Eighteen months later, however, the speeches seem to have ended, no report has come from the workshop, and at least the initial decisions of both cases ended up turning less on MFNs and more on the old-fashioned antitrust concept of “agreement.” Much ink has been spilled on the opinion in the Apple case. Here, the focus will be on the OTA case and the decision by the court on February 18, 2014, to grant defendants’ motion to dismiss the antitrust claims because they did not plausibly state an agreement.
In Online Travel Company Hotel Booking Antitrust Litigation (N.D. Tex.), the defendants were 12 hotel chains, nine OTAs and one travel industry news company that organized industry conferences. The defendants were charged with entering into an industry-wide conspiracy to impose “rate parity” across hotel room booking websites. As the court restated it, “Defendants allegedly conspired to eliminate, on an industry-wide basis, intra-brand competition—that is, competition among each hotel’s online distribution channels, including its own website and OTA-run websites.” For example, the conspiracy alleged that the price of a room at the Dallas Marriott on all the sites would be the price established by Marriott, say $159, while the price of a room at the Dallas Hilton on all the sites would be the price established by Hilton, say $139.
Plaintiffs did not allege a horizontal interbrand conspiracy among the hotel defendants to affect prices; that is, they did not allege that Marriott and Hilton agreed that the price of a room in Dallas should be $149. They also did not separately challenge the individual vertical agreements (known as resale price maintenance (RPM) agreements) between each OTA and each hotel, although those were described as subagreements helping to hold the broader scheme together. As explained by the court, in those agreements the hotel chain established the “best available rate” and the OTA “could use [it] when selling rooms to consumers.” Those individual vertical agreements contained the MFN clause: the rate established by the hotel chain “would be as favorable as the published rate offered to (a) any [OTA] competitor and (b) the rates published on the Internet site operated by the hotel itself.”

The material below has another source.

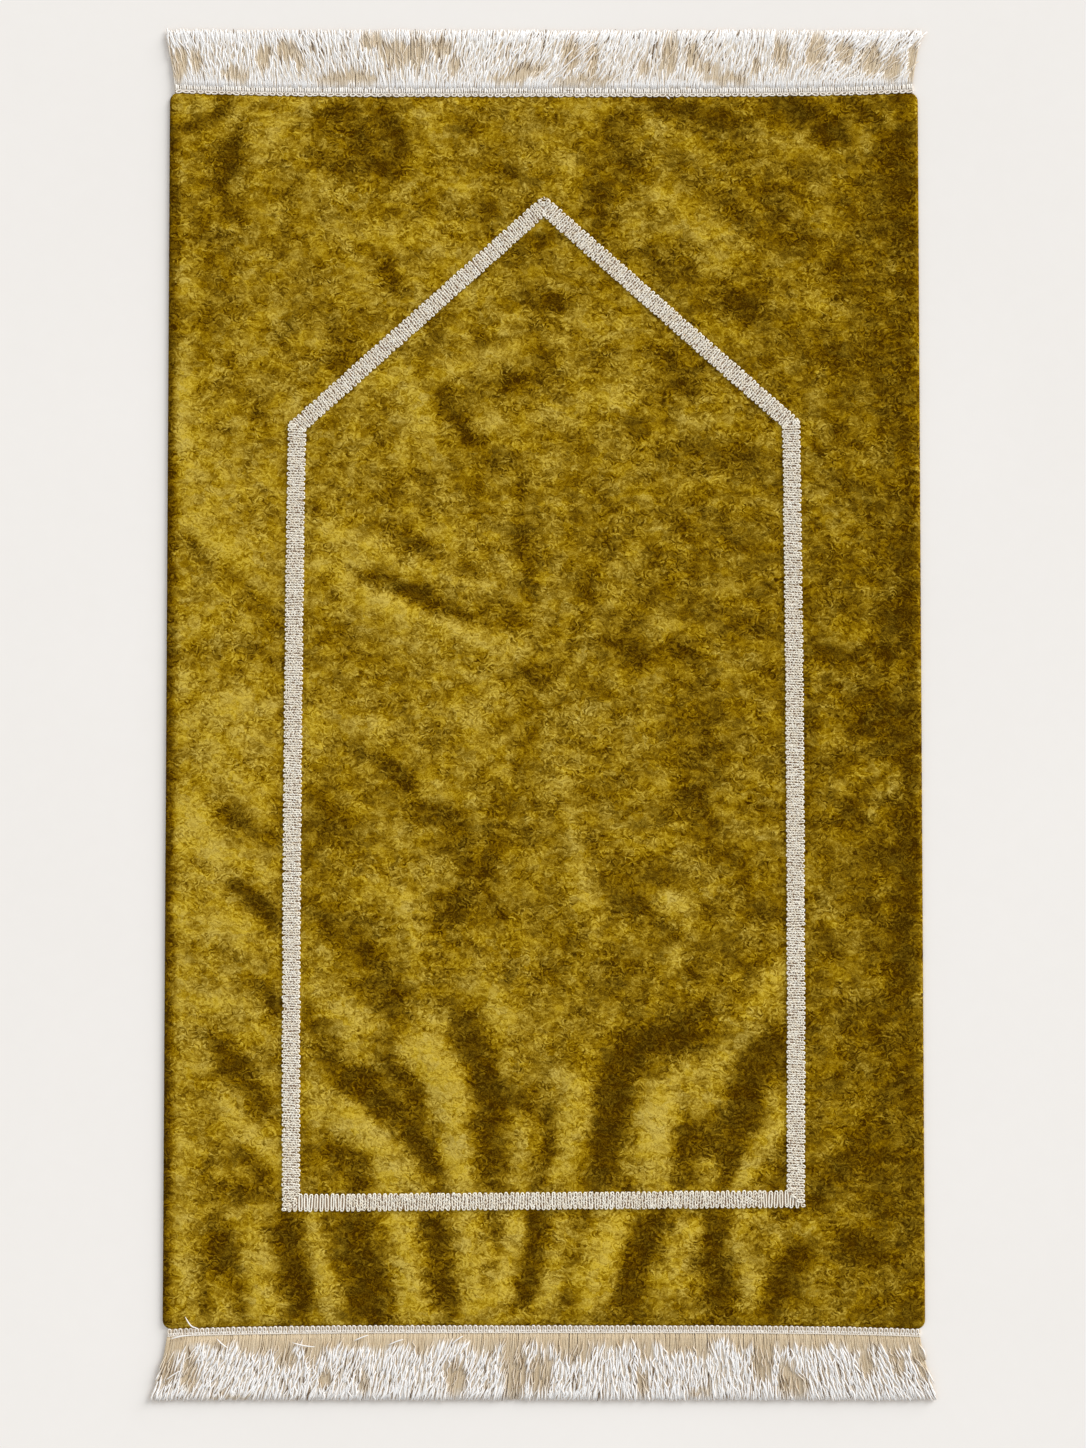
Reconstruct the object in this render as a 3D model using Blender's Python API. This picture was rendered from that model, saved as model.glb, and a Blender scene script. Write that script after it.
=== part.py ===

Before getting the court to consider the effects of the MFN clause, the plaintiffs needed to sufficiently allege facts to support their claimed horizontal conspiracy. Not surprisingly, they alleged parallel conduct—“the uniform adoption of similar RPM agreements and the resulting rate parity these agreements created”—plus “factual enhancements” or “plus factors” that suggested such common actions were the result of a conspiracy. The court found the parallel conduct and identified factual enhancements insufficient to state a conspiracy claim.
First, the court saw legitimate explanations for the parallel conduct of each hotel-OTA pair entering such agreements. The hotel would prefer to control the price of its rooms in all online channels so as to control its brand image. Once the OTA gave that pricing power to the hotel, it would want an MFN for assurance that none of its OTA competitors could undercut it with a better price. Because this parallel conduct was at least as consistent with competitively-neutral behavior, the plaintiffs needed “factual enhancements” that would suggest a conspiratorial explanation instead. According to the court, several of those factual enhancements alleged by the plaintiffs were nothing more than a restatement of the parallel conduct itself: “coordinated pricing efforts” and the “coercion and enforcement” that prevented other online competitors from offering lower prices were just individual defendants individually enforcing their individual agreements. In addition, the factual enhancement of “government investigations” was deemed irrelevant by the court. The actions by the U.K. and Swiss competition authorities were under different laws and, even more importantly, did not allege the same kind of industry-wide horizontal conspiracy alleged in this case, instead focusing on the anticompetitive effects of the vertical agreements.
The final major factual enhancement the plaintiffs put forward was, as is often true in Sherman Act Section 1 cases, communication among competitors. Specifically, plaintiffs alleged that discussions at certain industry conferences starting in 2004 and unspecified “private communications” were suggestive of a conspiracy. The court rejected the “private communications” allegations as ambiguous and overly generalized. The industry conference allegations were particularized but, the court pointed out, possibly irrelevant given that the alleged conspiracy supposedly began in 2003. Even if relevant, the complaint merely listed several opportunities for defendants to conspire but failed to suggest they actually used those opportunities and communicated with each other. Even the conference panels with “pricing issues” in their titles had non-conspiratorial explanations. For instance, “rate parity” in a topic title referred to a discussion of potential vertical arrangements for hotels to make to “successfully manage revenue across all your distribution channels.” In sum, the allegations of competitor communication injected ambiguity but, according to the court, were “non-suggestive of an actual agreement.”
The complaint was dismissed without prejudice, so there is a good chance that we will hear more about the potential anticompetitive effects of MFNs in this industry, either from this case, the non-U.S. investigations or other challenges to these practices.
In the meantime, this opinion offers up two lessons for antitrust counselors and litigators: first, when competitors all take the same actions, enforcers might get interested and lawsuits might be filed, but more will be needed to successfully state a claim; and, second, while sexy new theories of anticompetitive actions might make good law review and Beltway speech material, courts will insist on focusing first on the basic elements of an antitrust case, like an agreement in a Section 1 case.